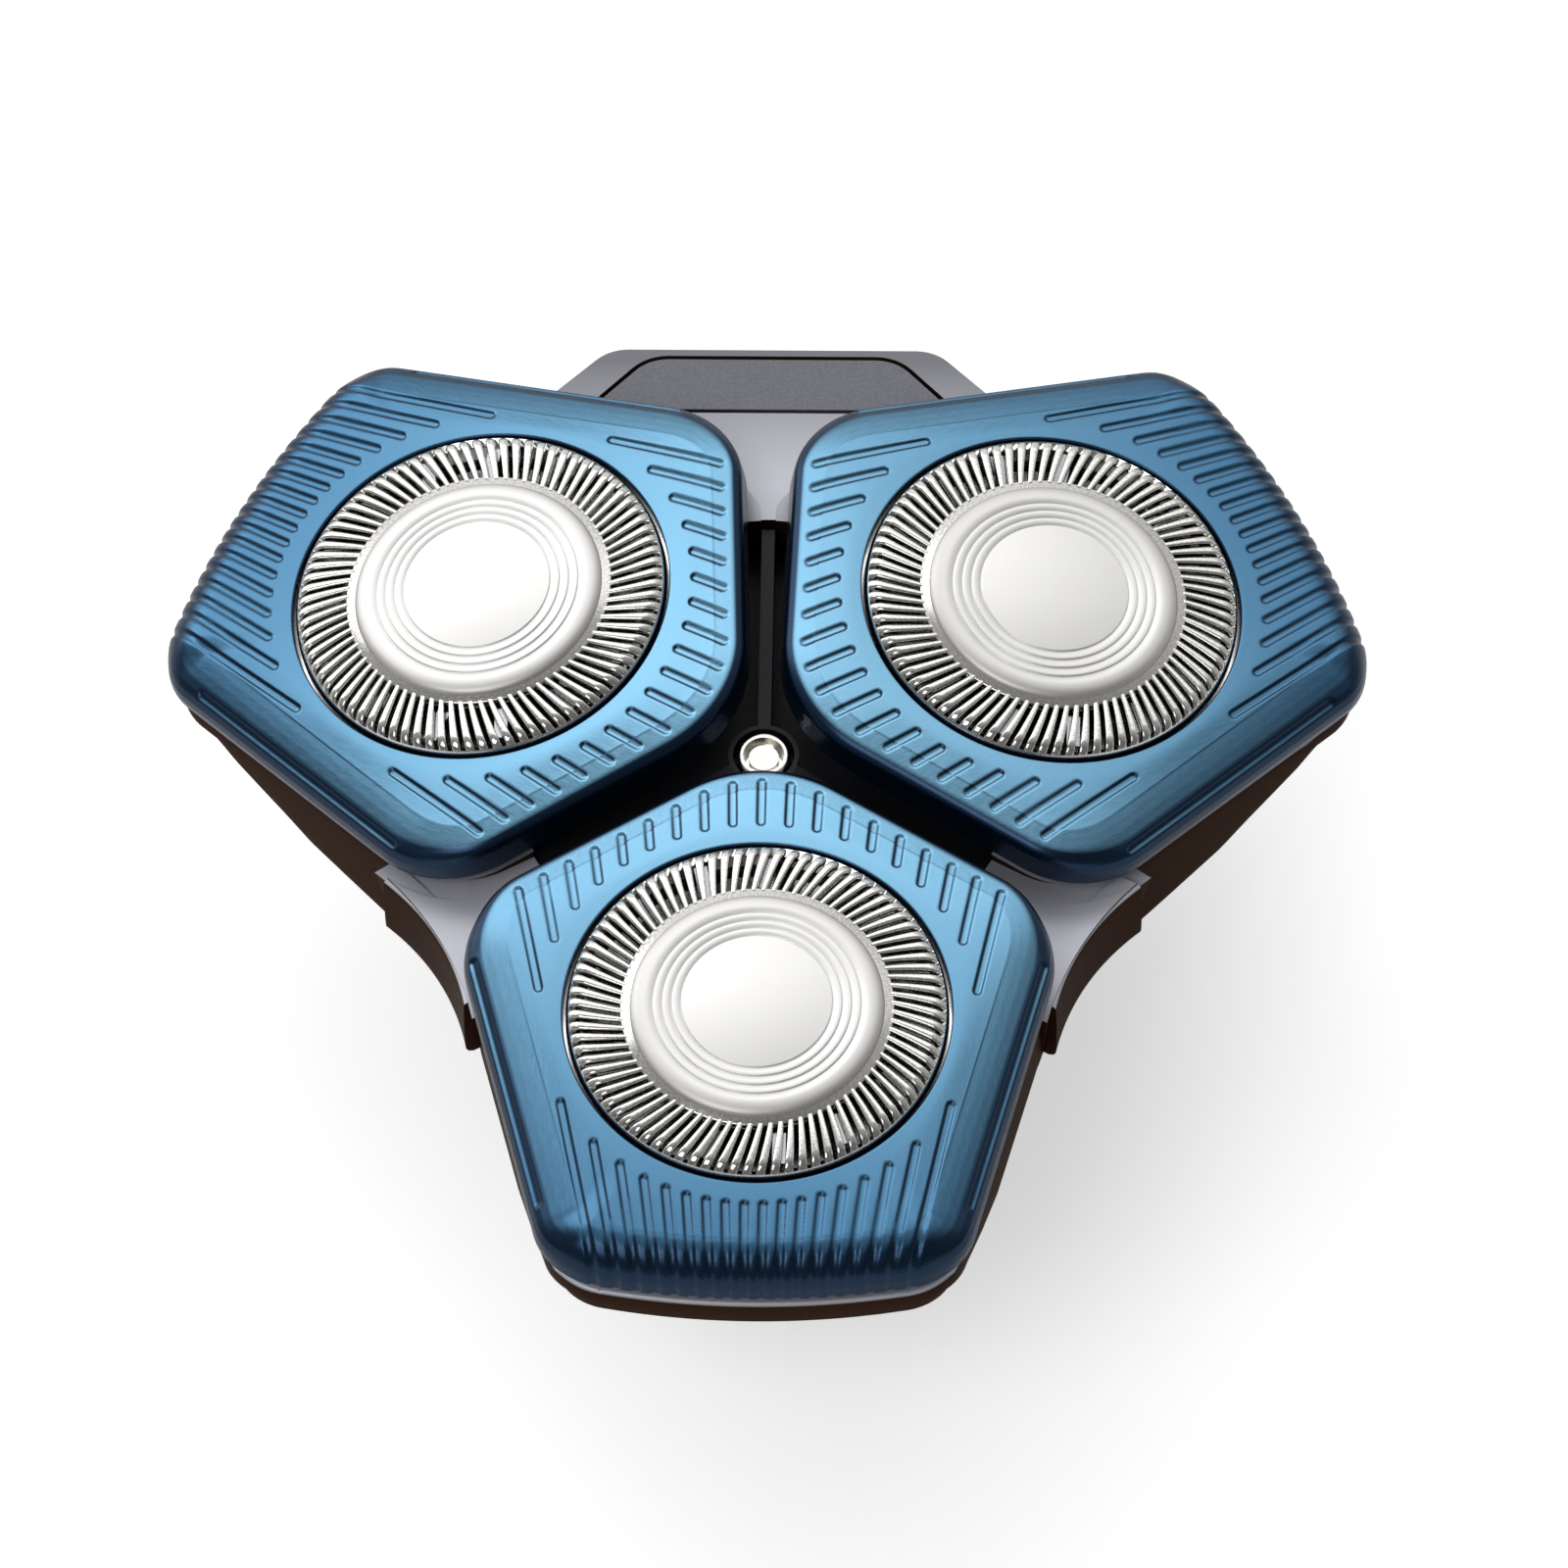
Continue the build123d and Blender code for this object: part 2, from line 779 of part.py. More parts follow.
def holder_frame():
    """Moulded frame: ledges under the caps, two saddles, the chin and a thin outer wall."""
    with BuildPart() as frame:
        add(tapered_blocks(0, 0, ledge_inset))
        add(chin_block(0, chin_inner_z))
        add(above_chin(), mode=Mode.SUBTRACT)
        for face in heads.values():
            with BuildSketch(face.offset(-ledge_depth)):
                add(head_outline(cap_swing_gap))
            extrude(amount=ledge_depth, mode=Mode.SUBTRACT)
        with BuildPart(mode=Mode.PRIVATE) as hollow:
            add(tapered_blocks(frame_wall, frame_ledge, ledge_inset))
            add(chin_block(frame_wall, chin_floor_z))
            with BuildSketch(Plane.XY):
                add(plate_outline(pan_gap))
            extrude(amount=plate_top_z)
        add(hollow.part, mode=Mode.SUBTRACT)
        add(under_cone(0), mode=Mode.SUBTRACT)
        for face in heads.values():
            with BuildSketch(face):
                Circle(head_opening_r)
            extrude(amount=-2 * frame_depth, mode=Mode.SUBTRACT)
        with BuildSketch():
            add(deck_outline(0))
        extrude(amount=2 * face_height, mode=Mode.SUBTRACT)
        for azimuth in screw_azimuths:
            top_z = chin_floor_z + frame_ledge / 2 if azimuth == 90 else saddle_z - frame_ledge / 2
            with BuildSketch(outward_plane(azimuth, plate_top_z)):
                with Locations((frame_boss_radius, 0)):
                    Circle(frame_boss_r)
            extrude(amount=top_z - plate_top_z)
            with BuildSketch(outward_plane(azimuth, plate_top_z)):
                with Locations((frame_boss_radius, 0)):
                    Circle(cover_screw_r)
            extrude(amount=frame_screw_length - plate_thickness + seat_gap, mode=Mode.SUBTRACT)
        with BuildSketch(Plane.XY.offset(pocket_z)):
            add(button_outline(button_groove))
        extrude(amount=face_height - pocket_z, mode=Mode.SUBTRACT)
        with BuildSketch(Plane.XY.offset(pocket_z - button_coil_pocket)):
            with Locations((-button_coil_x, stem_y), (button_coil_x, stem_y)):
                Circle(button_coil_r + 2 * button_coil_wire_r)
        extrude(amount=button_coil_pocket, mode=Mode.SUBTRACT)
        with BuildSketch(Plane.XY.offset(chin_floor_z - 1)):
            with Locations((0, stem_y)):
                Rectangle(stem_width + 2 * button_groove, stem_thickness + 2 * button_groove)
        extrude(amount=face_height - chin_floor_z, mode=Mode.SUBTRACT)
        with BuildSketch(Plane.XY.offset(chin_floor_z - 1)):
            with Locations((0, catch_y)):
                Rectangle(catch_width + 2 * catch_pocket, catch_thickness + 2 * catch_pocket)
        extrude(amount=catch_top_z + catch_pocket - chin_floor_z + 1, mode=Mode.SUBTRACT)
    return frame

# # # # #

**What is being asked**
Repeat the material above in full, quoting it exactly.

**Final answer**
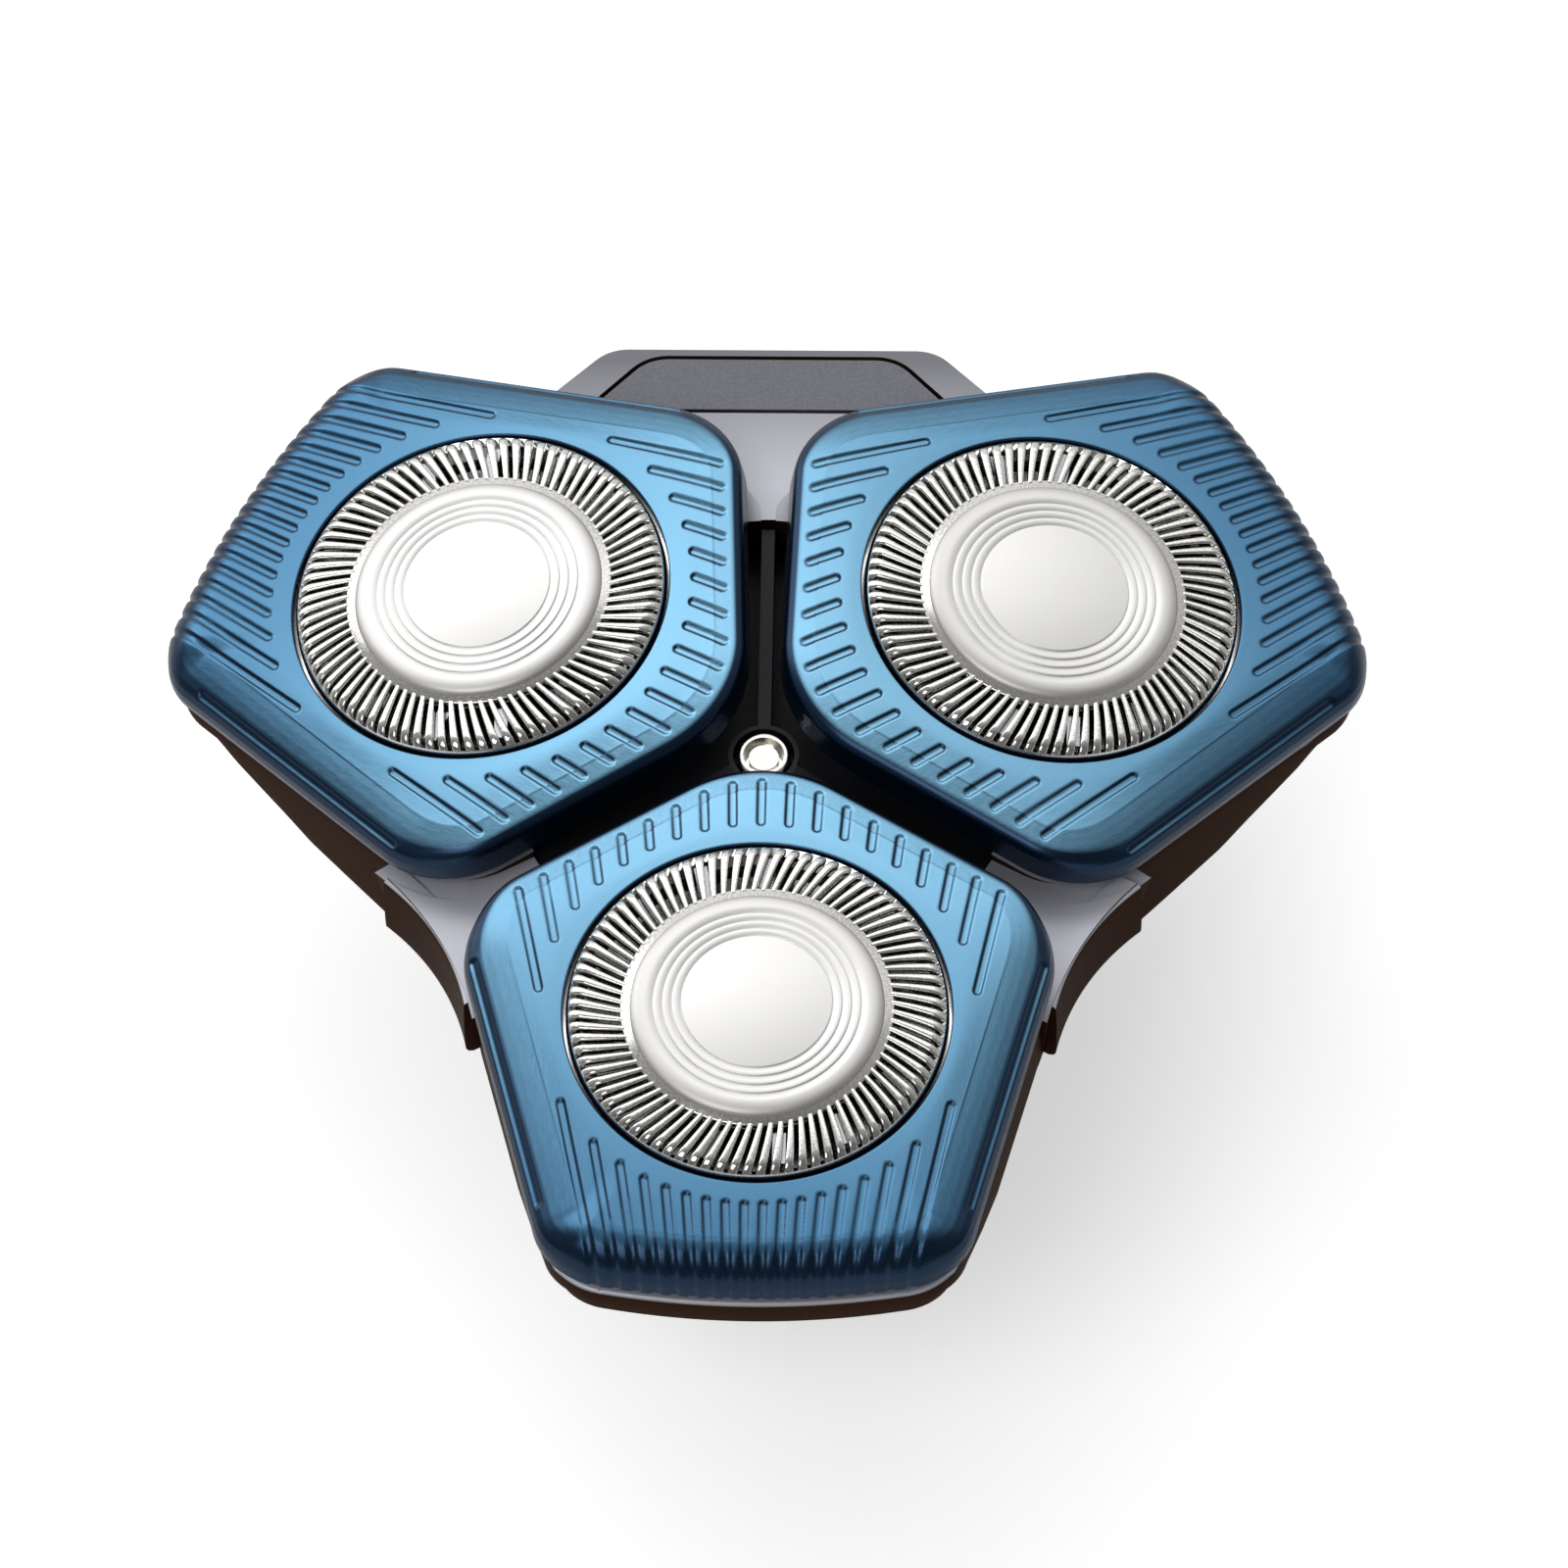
Continue the build123d and Blender code for this object: part 2, from line 779 of part.py. More parts follow.
def holder_frame():
    """Moulded frame: ledges under the caps, two saddles, the chin and a thin outer wall."""
    with BuildPart() as frame:
        add(tapered_blocks(0, 0, ledge_inset))
        add(chin_block(0, chin_inner_z))
        add(above_chin(), mode=Mode.SUBTRACT)
        for face in heads.values():
            with BuildSketch(face.offset(-ledge_depth)):
                add(head_outline(cap_swing_gap))
            extrude(amount=ledge_depth, mode=Mode.SUBTRACT)
        with BuildPart(mode=Mode.PRIVATE) as hollow:
            add(tapered_blocks(frame_wall, frame_ledge, ledge_inset))
            add(chin_block(frame_wall, chin_floor_z))
            with BuildSketch(Plane.XY):
                add(plate_outline(pan_gap))
            extrude(amount=plate_top_z)
        add(hollow.part, mode=Mode.SUBTRACT)
        add(under_cone(0), mode=Mode.SUBTRACT)
        for face in heads.values():
            with BuildSketch(face):
                Circle(head_opening_r)
            extrude(amount=-2 * frame_depth, mode=Mode.SUBTRACT)
        with BuildSketch():
            add(deck_outline(0))
        extrude(amount=2 * face_height, mode=Mode.SUBTRACT)
        for azimuth in screw_azimuths:
            top_z = chin_floor_z + frame_ledge / 2 if azimuth == 90 else saddle_z - frame_ledge / 2
            with BuildSketch(outward_plane(azimuth, plate_top_z)):
                with Locations((frame_boss_radius, 0)):
                    Circle(frame_boss_r)
            extrude(amount=top_z - plate_top_z)
            with BuildSketch(outward_plane(azimuth, plate_top_z)):
                with Locations((frame_boss_radius, 0)):
                    Circle(cover_screw_r)
            extrude(amount=frame_screw_length - plate_thickness + seat_gap, mode=Mode.SUBTRACT)
        with BuildSketch(Plane.XY.offset(pocket_z)):
            add(button_outline(button_groove))
        extrude(amount=face_height - pocket_z, mode=Mode.SUBTRACT)
        with BuildSketch(Plane.XY.offset(pocket_z - button_coil_pocket)):
            with Locations((-button_coil_x, stem_y), (button_coil_x, stem_y)):
                Circle(button_coil_r + 2 * button_coil_wire_r)
        extrude(amount=button_coil_pocket, mode=Mode.SUBTRACT)
        with BuildSketch(Plane.XY.offset(chin_floor_z - 1)):
            with Locations((0, stem_y)):
                Rectangle(stem_width + 2 * button_groove, stem_thickness + 2 * button_groove)
        extrude(amount=face_height - chin_floor_z, mode=Mode.SUBTRACT)
        with BuildSketch(Plane.XY.offset(chin_floor_z - 1)):
            with Locations((0, catch_y)):
                Rectangle(catch_width + 2 * catch_pocket, catch_thickness + 2 * catch_pocket)
        extrude(amount=catch_top_z + catch_pocket - chin_floor_z + 1, mode=Mode.SUBTRACT)
    return frame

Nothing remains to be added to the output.